Provocative. adj. Outdated, old-fashioned, obsolete

 

A SYTYCB entry

A much-rehearsed debate: someone says that if a woman is wearing ‘provocative’ clothing when she’s raped, then she is in some way responsible for what happened to her. No, says someone else, a woman can wear what she likes, men aren’t animals who are unable to control themselves at the sight of flesh, rape is about power, and so on. I imagine everyone who is reading this agrees with the latter point of view. But the terms of this debate are weirdly detached from the world we live in today, in the West at least.

Short skirts, low-cut tops, high heels – these are no longer the exception. We all know this. We all leave the house. Of all the skirts I’ve owned in my life, the average length is mid-thigh, and that includes an ill-advised long floaty skirt phase. Same with low-cut tops and heels. A lot of women wear these on a day-to-day basis. This is all blindingly obvious, but when it comes to discussions about rape, suddenly we’re back in the ’60s, outraged at anything above the knee. A woman who wears a short skirt is not marking herself out as particularly sexually available: she is dressed entirely normally.

The same thing goes for the word ‘slut.’ Admittedly, to a lesser extent – more people think that women shouldn’t enjoy having sex than would gasp and pop their monocle out at the sight of a woman’s thigh, and this does vary wildly between different cultures – but it is losing its meaning. In the pub the other day, someone asked how many people each of us would have to sleep with to feel like a slut, or how many people someone else would have to sleep with for us to consider them a slut. Not everyone in the conversation was a card-carrying feminist by any stretch of the imagination, but it still caused a certain sense of bafflement. Some people put a number on it – one said ten, one twenty-five – but without much conviction. The fact is, we agreed, a slut is, by definition, someone (a woman by default) who has too much sex. But we all think that casual sex is fine for everyone, so there’s really no such thing; there isn’t a meaningful way any of us could apply the word to anyone we knew.

This bizarre and misogynistic return to outdated notions of modesty is not only perpetrated by those who want to blame victims of rape: it comes from our side of the fence too. Slutwalk in particular springs to mind. Much as I admire the intentions of the movement, and am glad that it’s introduced so many women to feminism in such a powerful way, it sticks with the terms that give power to those who stand against us.

I understand that their ‘reclaiming’ of slut happened in response to a particular comment, that of the now-infamous Toronto police officer who said that “women should avoid dressing like sluts in order not to be victimised”, but that act of reclaiming gives the word a potency it doesn’t deserve. Same goes for “dressing like sluts.” On the Slutwalk London website’s About page, there is the following statement: “women wearing trousers get raped. So do women wearing tracksuits, t-shirts, jeans, jumpers, skiing jackets and burqas.” Making clear that what a woman is wearing is irrelevant to whether a man will rape her is incredibly important, but this isn’t how the point should be made. Whoever wrote this still makes a distinction between ‘modest’ clothes – the skiing jacket, jumper or burqa – and ‘immodest’ clothes. There is still an implication that a woman who bares some flesh is dressing in a markedly sexual way.
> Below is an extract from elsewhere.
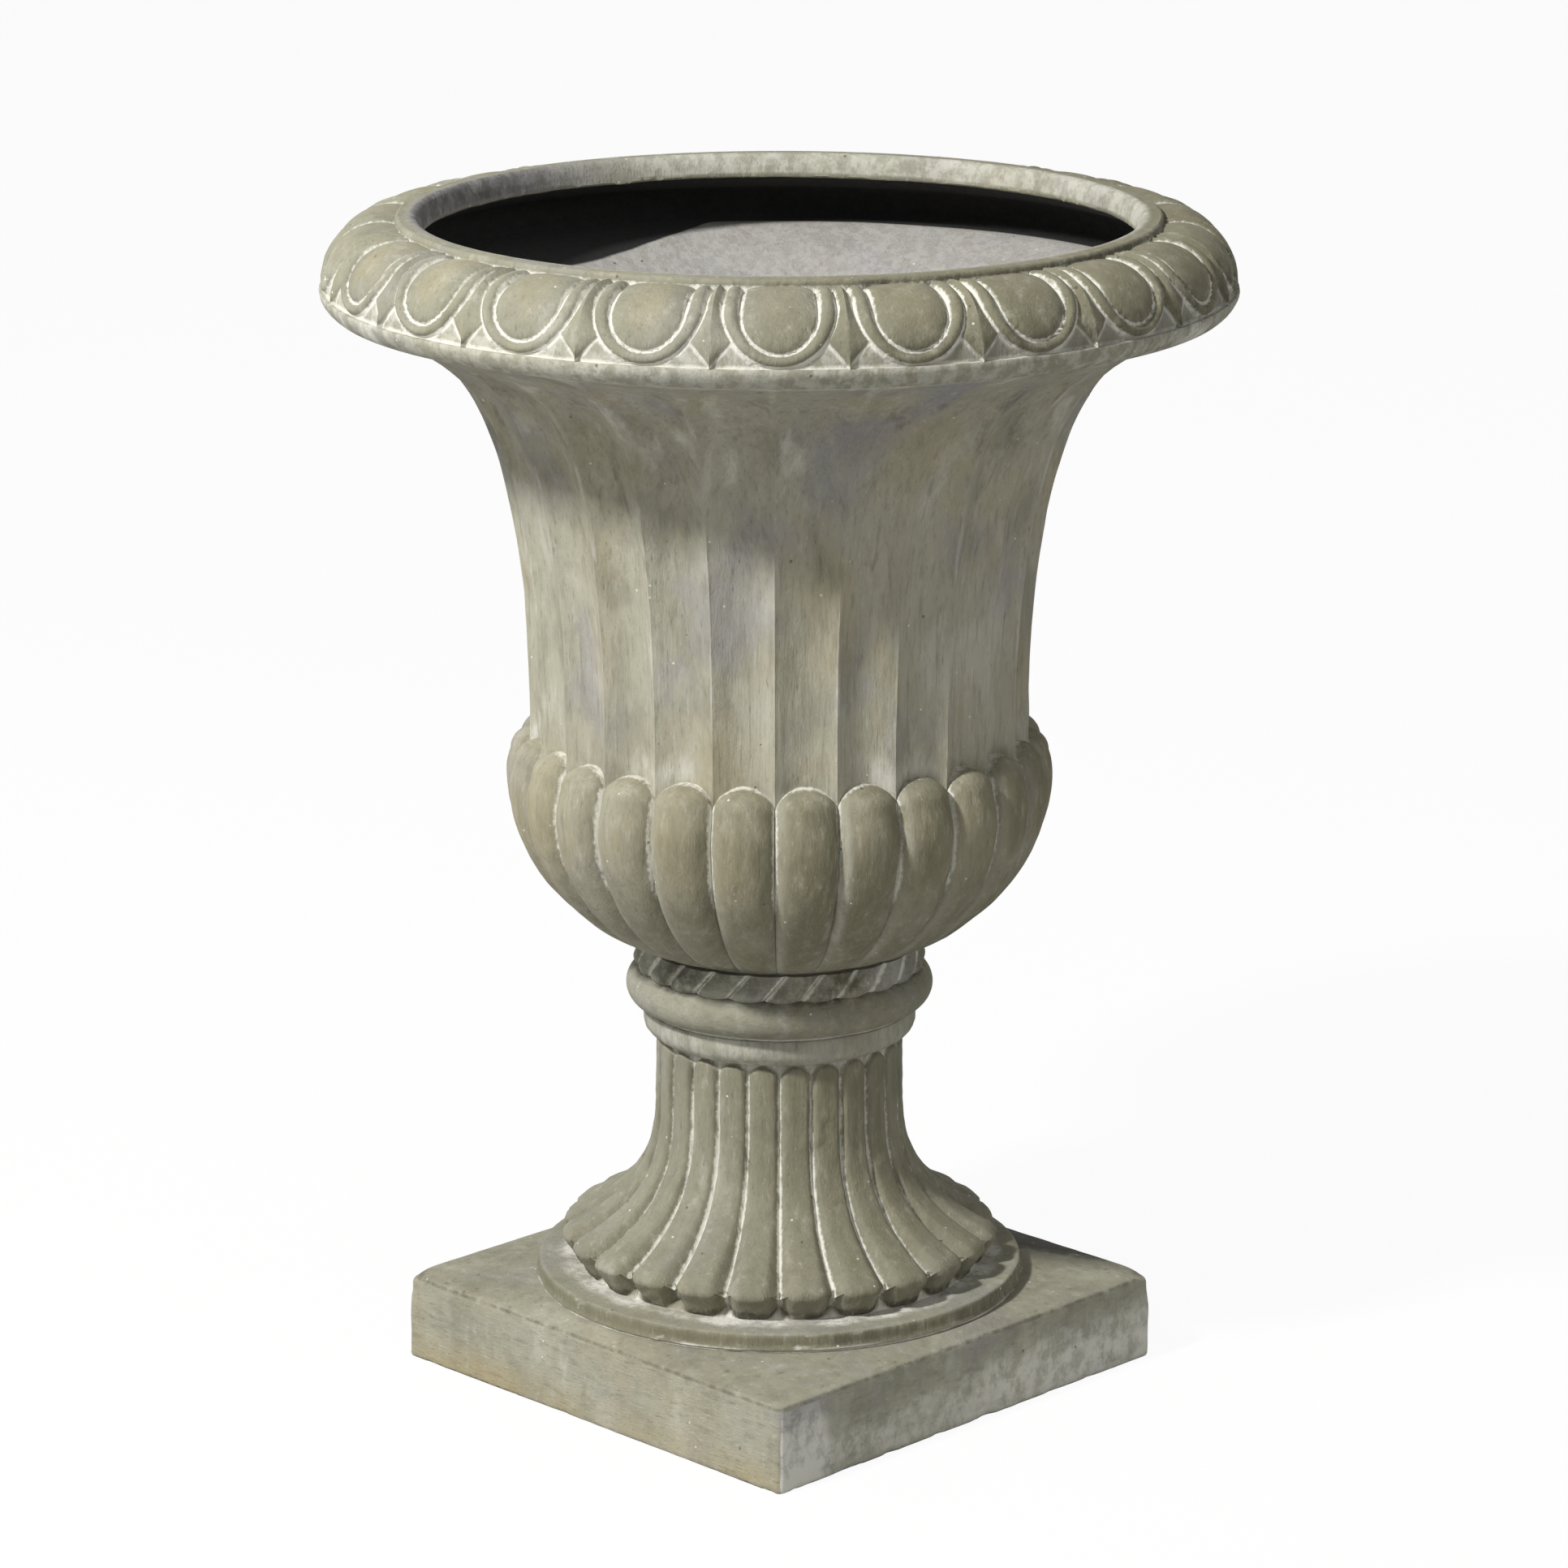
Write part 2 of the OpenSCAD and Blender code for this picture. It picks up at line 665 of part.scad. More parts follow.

I’m not denying that showing your tits and arse is sexier than wearing a duffle coat, but the fact remains that it’s not actually unusual. There’s no reason why, on a night out, you’d think a girl wearing a short skirt is definitely out to get laid while her friends aren’t because her friends and all the women around her are wearing short skirts too. We don’t have to reclaim these terms, or give them a different, empowering meaning: we simply have to point out that they no longer have any meaning at all, and watch the misogynists cough and splutter.

So, do you think we can move on with this issue? Or do we still need to convince people that women get raped wearing whatever before we can point out that the skirts don’t invite rape either?